**What you are asked to do:** Keep to the lines between the one holding "const group = new THREE.Group();" and the one holding "obj.matrix_parent_inverse = Matrix.Identity(4)", inclusive, and write them out exactly.

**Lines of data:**
##########
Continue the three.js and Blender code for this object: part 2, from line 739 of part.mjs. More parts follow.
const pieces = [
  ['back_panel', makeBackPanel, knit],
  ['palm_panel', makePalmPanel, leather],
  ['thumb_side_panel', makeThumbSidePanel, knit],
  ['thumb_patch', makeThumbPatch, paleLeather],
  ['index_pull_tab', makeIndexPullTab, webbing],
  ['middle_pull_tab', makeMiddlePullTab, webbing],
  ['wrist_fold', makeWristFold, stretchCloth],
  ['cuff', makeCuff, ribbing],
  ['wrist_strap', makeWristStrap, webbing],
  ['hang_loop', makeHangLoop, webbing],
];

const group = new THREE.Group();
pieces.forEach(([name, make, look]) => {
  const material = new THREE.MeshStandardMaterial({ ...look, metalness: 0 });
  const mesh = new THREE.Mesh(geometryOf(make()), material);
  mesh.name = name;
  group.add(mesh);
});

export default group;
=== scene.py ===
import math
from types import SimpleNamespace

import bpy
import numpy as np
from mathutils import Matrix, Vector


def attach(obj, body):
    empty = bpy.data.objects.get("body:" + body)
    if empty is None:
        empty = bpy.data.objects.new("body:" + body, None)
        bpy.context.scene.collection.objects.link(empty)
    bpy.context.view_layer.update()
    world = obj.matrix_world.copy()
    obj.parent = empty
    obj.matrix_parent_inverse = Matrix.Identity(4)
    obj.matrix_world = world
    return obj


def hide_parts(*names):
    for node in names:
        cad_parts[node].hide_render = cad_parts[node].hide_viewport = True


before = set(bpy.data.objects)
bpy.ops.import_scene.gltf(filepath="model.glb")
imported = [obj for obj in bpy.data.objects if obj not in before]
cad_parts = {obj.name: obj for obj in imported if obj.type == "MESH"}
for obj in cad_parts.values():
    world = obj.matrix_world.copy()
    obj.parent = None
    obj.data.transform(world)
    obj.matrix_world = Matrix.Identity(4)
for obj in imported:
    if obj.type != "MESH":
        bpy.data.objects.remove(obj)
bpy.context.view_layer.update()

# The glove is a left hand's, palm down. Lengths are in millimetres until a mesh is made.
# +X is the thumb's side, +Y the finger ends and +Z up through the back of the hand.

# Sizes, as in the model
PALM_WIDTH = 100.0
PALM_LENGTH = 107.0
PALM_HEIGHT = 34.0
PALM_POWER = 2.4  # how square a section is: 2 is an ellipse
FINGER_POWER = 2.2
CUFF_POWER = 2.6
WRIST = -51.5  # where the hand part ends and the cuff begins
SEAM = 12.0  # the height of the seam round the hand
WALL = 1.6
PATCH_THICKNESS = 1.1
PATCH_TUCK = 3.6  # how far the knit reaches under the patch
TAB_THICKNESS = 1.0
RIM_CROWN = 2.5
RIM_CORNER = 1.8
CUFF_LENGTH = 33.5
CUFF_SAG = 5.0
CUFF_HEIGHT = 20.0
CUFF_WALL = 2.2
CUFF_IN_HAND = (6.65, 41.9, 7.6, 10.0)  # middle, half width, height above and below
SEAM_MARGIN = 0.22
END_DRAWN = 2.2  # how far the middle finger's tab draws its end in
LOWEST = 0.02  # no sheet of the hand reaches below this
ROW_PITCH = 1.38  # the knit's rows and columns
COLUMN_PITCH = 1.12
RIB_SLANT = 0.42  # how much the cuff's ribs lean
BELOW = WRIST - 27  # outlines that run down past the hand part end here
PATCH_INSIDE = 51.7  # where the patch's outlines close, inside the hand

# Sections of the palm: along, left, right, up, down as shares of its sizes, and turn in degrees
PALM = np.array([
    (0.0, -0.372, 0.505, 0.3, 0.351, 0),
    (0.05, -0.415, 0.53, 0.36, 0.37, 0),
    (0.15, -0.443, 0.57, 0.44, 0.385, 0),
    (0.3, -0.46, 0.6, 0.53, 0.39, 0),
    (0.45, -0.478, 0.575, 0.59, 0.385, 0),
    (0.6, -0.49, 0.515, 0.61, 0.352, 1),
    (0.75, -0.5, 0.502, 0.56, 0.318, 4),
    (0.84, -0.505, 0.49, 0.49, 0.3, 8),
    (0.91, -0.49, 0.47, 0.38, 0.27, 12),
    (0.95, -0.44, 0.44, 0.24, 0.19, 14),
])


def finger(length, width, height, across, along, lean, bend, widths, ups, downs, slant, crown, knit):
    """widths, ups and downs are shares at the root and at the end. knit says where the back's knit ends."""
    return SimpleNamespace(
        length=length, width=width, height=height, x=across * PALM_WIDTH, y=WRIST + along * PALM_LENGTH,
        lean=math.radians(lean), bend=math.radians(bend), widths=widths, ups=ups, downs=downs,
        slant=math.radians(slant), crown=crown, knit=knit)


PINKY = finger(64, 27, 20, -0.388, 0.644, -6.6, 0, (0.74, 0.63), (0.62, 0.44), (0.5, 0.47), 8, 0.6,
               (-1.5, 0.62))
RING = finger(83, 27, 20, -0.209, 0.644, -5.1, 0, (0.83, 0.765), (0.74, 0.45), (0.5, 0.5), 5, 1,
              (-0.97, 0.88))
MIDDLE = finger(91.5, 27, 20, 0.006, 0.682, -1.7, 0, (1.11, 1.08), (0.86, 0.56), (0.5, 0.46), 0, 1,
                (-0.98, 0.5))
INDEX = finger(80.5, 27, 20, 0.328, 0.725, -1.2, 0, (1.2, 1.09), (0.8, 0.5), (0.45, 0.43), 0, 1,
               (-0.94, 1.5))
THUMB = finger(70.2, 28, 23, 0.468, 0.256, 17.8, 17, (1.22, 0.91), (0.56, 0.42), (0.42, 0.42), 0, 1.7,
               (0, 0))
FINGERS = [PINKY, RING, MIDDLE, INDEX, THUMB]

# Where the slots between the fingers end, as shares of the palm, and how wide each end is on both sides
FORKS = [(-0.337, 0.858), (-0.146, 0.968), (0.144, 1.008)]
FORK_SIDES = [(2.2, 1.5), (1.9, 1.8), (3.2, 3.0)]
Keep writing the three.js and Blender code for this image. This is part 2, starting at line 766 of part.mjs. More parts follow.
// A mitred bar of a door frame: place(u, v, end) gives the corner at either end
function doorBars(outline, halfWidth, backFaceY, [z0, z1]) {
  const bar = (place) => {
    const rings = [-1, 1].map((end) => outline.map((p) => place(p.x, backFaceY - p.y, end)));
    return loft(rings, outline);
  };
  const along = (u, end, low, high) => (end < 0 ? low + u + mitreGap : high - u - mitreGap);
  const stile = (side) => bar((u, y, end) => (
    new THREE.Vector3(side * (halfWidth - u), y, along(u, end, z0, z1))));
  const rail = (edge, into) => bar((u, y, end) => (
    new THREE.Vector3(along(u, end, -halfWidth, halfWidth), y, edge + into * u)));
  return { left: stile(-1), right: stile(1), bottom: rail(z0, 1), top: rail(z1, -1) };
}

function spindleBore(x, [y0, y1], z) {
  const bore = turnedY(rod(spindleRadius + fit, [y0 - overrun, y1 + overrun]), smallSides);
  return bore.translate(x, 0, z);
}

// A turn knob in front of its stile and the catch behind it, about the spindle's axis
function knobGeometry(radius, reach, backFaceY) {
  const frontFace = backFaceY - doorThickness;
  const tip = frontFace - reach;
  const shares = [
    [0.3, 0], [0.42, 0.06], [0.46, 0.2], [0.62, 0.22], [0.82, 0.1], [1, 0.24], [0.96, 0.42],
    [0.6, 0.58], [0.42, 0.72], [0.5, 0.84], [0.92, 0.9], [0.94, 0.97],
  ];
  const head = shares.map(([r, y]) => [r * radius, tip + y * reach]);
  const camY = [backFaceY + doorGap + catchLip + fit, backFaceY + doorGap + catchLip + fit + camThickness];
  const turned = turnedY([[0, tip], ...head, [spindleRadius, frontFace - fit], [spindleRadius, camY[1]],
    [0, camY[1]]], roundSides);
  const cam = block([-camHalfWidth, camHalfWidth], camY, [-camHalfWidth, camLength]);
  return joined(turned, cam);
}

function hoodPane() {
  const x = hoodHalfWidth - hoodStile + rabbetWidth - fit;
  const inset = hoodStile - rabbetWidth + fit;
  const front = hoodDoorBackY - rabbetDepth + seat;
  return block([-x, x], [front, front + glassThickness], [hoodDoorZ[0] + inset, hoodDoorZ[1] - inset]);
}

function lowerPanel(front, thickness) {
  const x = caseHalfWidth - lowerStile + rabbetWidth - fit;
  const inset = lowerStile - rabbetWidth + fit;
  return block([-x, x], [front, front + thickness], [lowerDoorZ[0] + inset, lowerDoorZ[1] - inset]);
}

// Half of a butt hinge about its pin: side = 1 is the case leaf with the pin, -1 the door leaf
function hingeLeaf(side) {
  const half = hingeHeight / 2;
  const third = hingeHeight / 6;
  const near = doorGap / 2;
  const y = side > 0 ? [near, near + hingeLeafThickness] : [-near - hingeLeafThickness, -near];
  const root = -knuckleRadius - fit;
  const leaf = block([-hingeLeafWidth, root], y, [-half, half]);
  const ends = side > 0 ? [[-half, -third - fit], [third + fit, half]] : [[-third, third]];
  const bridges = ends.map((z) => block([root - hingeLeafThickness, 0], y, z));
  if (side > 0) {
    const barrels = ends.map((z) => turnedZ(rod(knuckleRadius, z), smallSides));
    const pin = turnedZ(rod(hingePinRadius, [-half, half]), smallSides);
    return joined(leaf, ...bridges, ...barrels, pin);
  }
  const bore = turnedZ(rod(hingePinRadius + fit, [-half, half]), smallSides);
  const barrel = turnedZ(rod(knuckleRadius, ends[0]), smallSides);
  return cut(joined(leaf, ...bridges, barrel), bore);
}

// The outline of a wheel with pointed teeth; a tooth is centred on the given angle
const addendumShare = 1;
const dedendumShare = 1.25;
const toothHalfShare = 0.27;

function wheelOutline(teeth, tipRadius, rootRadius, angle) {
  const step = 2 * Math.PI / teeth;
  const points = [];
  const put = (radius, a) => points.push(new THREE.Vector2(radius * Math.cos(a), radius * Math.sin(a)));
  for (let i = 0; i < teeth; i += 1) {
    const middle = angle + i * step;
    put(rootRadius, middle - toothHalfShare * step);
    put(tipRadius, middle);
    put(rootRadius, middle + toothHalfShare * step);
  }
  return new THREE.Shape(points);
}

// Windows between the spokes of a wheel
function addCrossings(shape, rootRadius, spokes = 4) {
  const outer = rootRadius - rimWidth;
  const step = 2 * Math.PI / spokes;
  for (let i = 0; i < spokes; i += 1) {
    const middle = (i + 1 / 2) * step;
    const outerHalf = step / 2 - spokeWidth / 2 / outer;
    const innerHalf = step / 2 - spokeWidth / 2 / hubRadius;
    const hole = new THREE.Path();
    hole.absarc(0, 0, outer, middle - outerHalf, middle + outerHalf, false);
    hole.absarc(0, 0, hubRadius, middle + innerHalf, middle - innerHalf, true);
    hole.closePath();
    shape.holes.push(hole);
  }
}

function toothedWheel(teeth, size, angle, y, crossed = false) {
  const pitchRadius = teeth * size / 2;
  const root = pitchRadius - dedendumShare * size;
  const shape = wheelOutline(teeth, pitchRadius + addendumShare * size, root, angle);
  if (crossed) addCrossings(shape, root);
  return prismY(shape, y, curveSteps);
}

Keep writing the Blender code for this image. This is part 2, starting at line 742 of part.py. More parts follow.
##########
**Exercise result:**
const group = new THREE.Group();
pieces.forEach(([name, make, look]) => {
  const material = new THREE.MeshStandardMaterial({ ...look, metalness: 0 });
  const mesh = new THREE.Mesh(geometryOf(make()), material);
  mesh.name = name;
  group.add(mesh);
});

export default group;
=== scene.py ===
import math
from types import SimpleNamespace

import bpy
import numpy as np
from mathutils import Matrix, Vector


def attach(obj, body):
    empty = bpy.data.objects.get("body:" + body)
    if empty is None:
        empty = bpy.data.objects.new("body:" + body, None)
        bpy.context.scene.collection.objects.link(empty)
    bpy.context.view_layer.update()
    world = obj.matrix_world.copy()
    obj.parent = empty
    obj.matrix_parent_inverse = Matrix.Identity(4)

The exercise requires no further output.